Cuando escribí la trilogía Existencias al unísono decidí que en cada uno de los tres ensayos que la conforman pondría un extracto de alguna canción de Battiato para esmaltar mis deliberaciones. En La capital del mundo es nosotros traje a colación la maravillosa tonada El cuidado. En italiano se titula La cura. Cuidarnos y curarnos acaban formando una sinonimia irrompible, así que curarnos los unos a los otros es lo lo más netamente humano a lo que deberíamos aspirar. En uno de los epígrafes de La razón también tiene sentimientos reflexioné sobre cómo el animal humano orienta sus tareas hacia un resultado, y el único resultado que no se doblega a ningún otro es que nos quieran. Y añadí: «Este deseo no se deteriora ni con el transcurrir de los años ni con el advenimiento de la involución senil. Pertenece a esos deseos que, como canta mi admirado Battiato, ‘no envejecen a pesar de la edad’». En El triunfo de la inteligencia sobre la fuerza vuelvo a citarlo cuando hablo de la perturbadora polaridad que supone que el ser humano sea el ser capaz de cometer inhumanidades. Recuerdo a Hannah Arendt que abrevió muy bien qué sentimiento le asedió cuando contempló las infamias que somos capaces de patrocinar con nuestros actos: «Yo me avergüenzo de ser un ser humano». También cito a  Carlos Castilla del Pino que advertía en un aforismo que no nos debía amedrentar de lo que es capaz de hacer el otro, sino de lo que seríamos capaces de hacer nosotros. Para rotundizar esta idea aparece Battiato y su canción Serial killer. En ella un tipo armado de los pies a la cabeza nos aconseja: «No le tengas miedo a mi fusil, ni a mi treinta y ocho que llevo aquí en el pecho, ni a las bombas que penden del vestido, ni al cuchillo que llevo entre los dientes, debes tenerme miedo porque soy un hombre como tú».

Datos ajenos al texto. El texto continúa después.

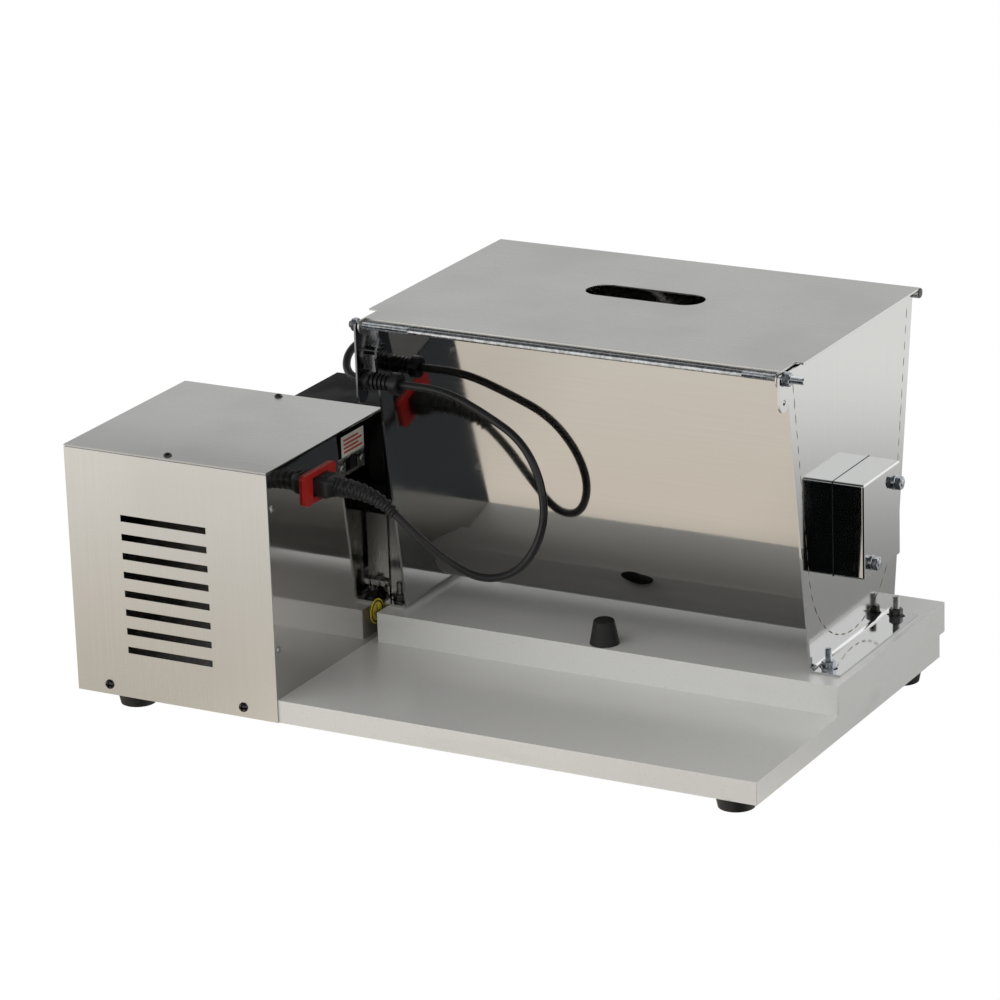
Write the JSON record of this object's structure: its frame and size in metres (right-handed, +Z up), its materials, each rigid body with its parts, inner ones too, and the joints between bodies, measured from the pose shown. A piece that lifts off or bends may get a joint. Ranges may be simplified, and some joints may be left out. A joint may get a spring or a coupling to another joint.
{
  "type": "shaved ice machine",
  "caption": "Trough ice machine: hinged lid with a hand slot over a stainless trough with a driven shaft, louvred motor box, boards on rubber feet and a mains cord.",
  "frame": {"origin": "on the table, under the middle of the machine's bounding box without its cord", "axes": "+X along the shaft from the motor box to the bearing cover, +Y from the inlet side to the operator's side, +Z up"},
  "size_m": [0.631, 0.3916, 0.3232],
  "materials": {
    "board": "pale grey laminate over dense board, satin",
    "stainless_mirror": "mirror-polished stainless sheet",
    "stainless_satin": "satin stainless sheet",
    "stainless_machined": "turned stainless",
    "zinc": "zinc-plated steel fasteners",
    "rubber": "black moulded rubber",
    "black_plastic": "black moulded plastic",
    "black_paint": "gloss black enamel",
    "cast_iron": "grey cast iron",
    "motor_steel": "dark painted motor housing",
    "gear_steel": "machined steel",
    "bronze": "machined bronze",
    "red_plastic": "red moulded plastic",
    "label": "yellow vinyl",
    "label_white": "white vinyl with plain red bars",
    "cord_rubber": "black PVC cord sheath",
    "pins": "nickel-plated brass"
  },
  "bodies": {
    "frame": {"lower_board": "board", "upper_board": "board", "feet": "rubber", "foot_screws": "zinc", "trough_shell": "stainless_mirror", "end_plate_left": "stainless_mirror", "end_plate_right": "stainless_mirror", "flange_studs": "zinc", "flange_nuts": "zinc", "hinge_rod": "zinc", "hinge_nuts": "zinc", "cord_bracket": "stainless_mirror", "bracket_rivet": "zinc", "lid_bumper": "rubber", "bearing_left": "cast_iron", "bearing_right": "cast_iron", "bearing_cover": "stainless_mirror", "cover_bolts": "zinc", "box_front_panel": "stainless_satin", "box_body": "stainless_mirror", "box_top_cover": "stainless_satin", "panel_screws": "zinc", "panel_rivets": "zinc", "gear_housing": "black_paint", "gear_cap": "black_paint", "gear_bracket": "stainless_satin", "motor": "motor_steel", "inlet_flange": "red_plastic", "power_connector": "black_plastic", "switch_frame": "black_plastic", "switch_screws": "zinc", "side_label": "label_white", "earth_disc": "label", "earth_stud": "zinc", "cord_sleeve": "black_plastic", "power_cord": "cord_rubber", "cord_coil": "cord_rubber", "mains_plug": "black_plastic"},
    "lid": {"lid": "stainless_satin"},
    "rotor": {"rotor_shaft": "stainless_machined", "breaker_arms": "stainless_machined", "worm_wheel": "bronze"},
    "motor_rotor": {"motor_shaft": "gear_steel", "motor_fan": "black_plastic", "worm": "gear_steel"},
    "switch": {"switch_slider": "black_plastic"}
  },
  "joints": [
    {"name": "lid_hinge", "type": "hinge", "parent": "frame", "child": "lid", "pos_m": [0.08295, -0.0642, 0.317], "axis": [1, 0, 0], "range_deg": [0, 230]},
    {"name": "rotor_spin", "type": "hinge", "parent": "frame", "child": "rotor", "pos_m": [0.09185, 0.0623, 0.1616], "axis": [1, 0, 0], "continuous": true},
    {"name": "motor_spin", "type": "hinge", "parent": "frame", "child": "motor_rotor", "pos_m": [-0.16355, -0.0432, 0.1231], "axis": [0, 1, 0], "continuous": true},
    {"name": "switch_slide", "type": "slide", "parent": "frame", "child": "switch", "axis": [0, 1, 0], "range_m": [-0.0096, 0]}
  ],
  "couplings": [
    {"joint": "motor_spin", "follows": "rotor_spin", "ratio": 20}
  ]
}
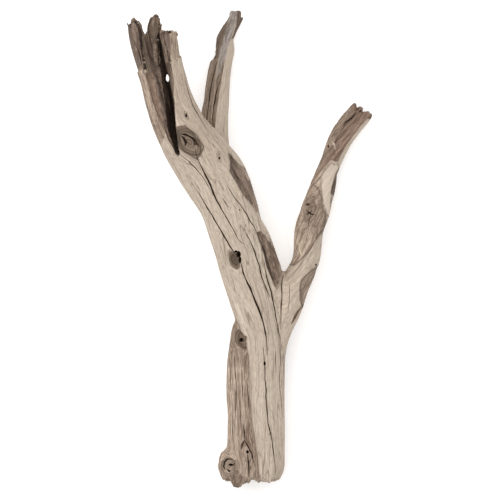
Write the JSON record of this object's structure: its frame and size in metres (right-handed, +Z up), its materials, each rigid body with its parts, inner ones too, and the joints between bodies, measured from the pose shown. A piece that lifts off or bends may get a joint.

Battiato se retiró de los tumultos civilizados hace unos años a prepararse para la llegada de la muerte. Grabó un último disco (Torneremo ancora, 2019) con su repertorio totémico releído con la paz balsámica y casi analgésica de una orquesta sinfónica, y desde una ancianidad un tanto prematura dijo adiós. En el ensayo citado más arriba, Aurelio Arteta considera que la admiración es el sentimiento de lo mejor, y el sentimiento de lo mejor es el mejor de los sentimientos. Los que escuchábamos las ya eviternas canciones de Battiato nos volvíamos momentáneamente mejores, su música habilitaba capacidad de albergar discernimiento, abertura de un misticismo efervescente y críptico, mirada viajera y panóptica, conversación con nuestra perfectibilidad, pensamiento politicamente crítico, aprendizaje vital. No solo nos revigorizaba y nos expandía, nos permitía sentirnos capaces de establecer con nuestra existencia una instalación más amable y tranquila. Afortunadamente la inventiva humana ha logrado que sus canciones estén depositadas en artefactos tecnológicos que podemos reproducir en cualquier momento y en cualquier lugar. Ha fallecido Battiato, pero no la admiración y la experiencia de lo mejor que supondrá seguir escuchándolo.